Cruise Control Self-Healing and Future Directions

Cruise Control’s self-healing capabilities detect anomalies and initiate corrective actions. However, integrating these with Kubernetes requires robust notification mechanisms (e.g., event logging) to inform users of changes. The community is actively enhancing features like progress tracking and advanced anomaly alerts.

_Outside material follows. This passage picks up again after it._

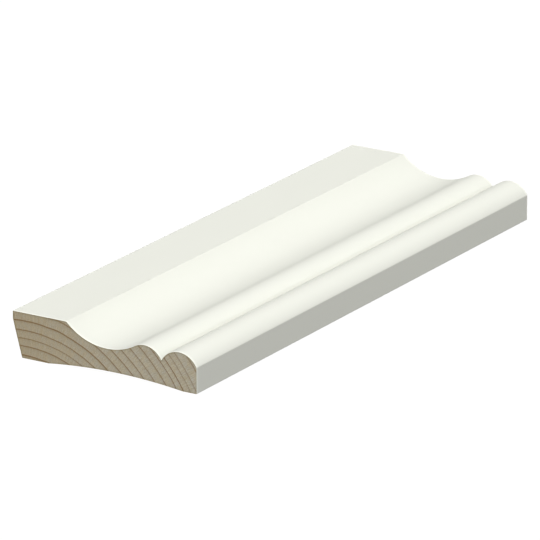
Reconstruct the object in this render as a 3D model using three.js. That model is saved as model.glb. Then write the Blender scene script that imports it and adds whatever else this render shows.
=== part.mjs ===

Community and Future Activities

The Strimzi community is actively developing new features and improving integration with CNCF projects. Upcoming events like StreamCom 2024 will focus on Strimzi’s core capabilities, use cases, and ecosystem integration. Developers can contribute by participating in Slack discussions, GitHub issues, or code contributions, ensuring the tool evolves to meet modern cloud-native demands.

Conclusion

The integration of Cruise Control with Strimzi on Kubernetes provides a robust solution for Kafka workload balancing. By leveraging automated partition rebalancing, anomaly detection, and Kubernetes-native management, operators can achieve optimal performance, scalability, and resilience. Understanding the workflow, configuration options, and best practices outlined in this article enables effective deployment and maintenance of Kafka clusters in dynamic environments. For production use, prioritizing security, throttling, and anomaly monitoring ensures reliable and efficient operations.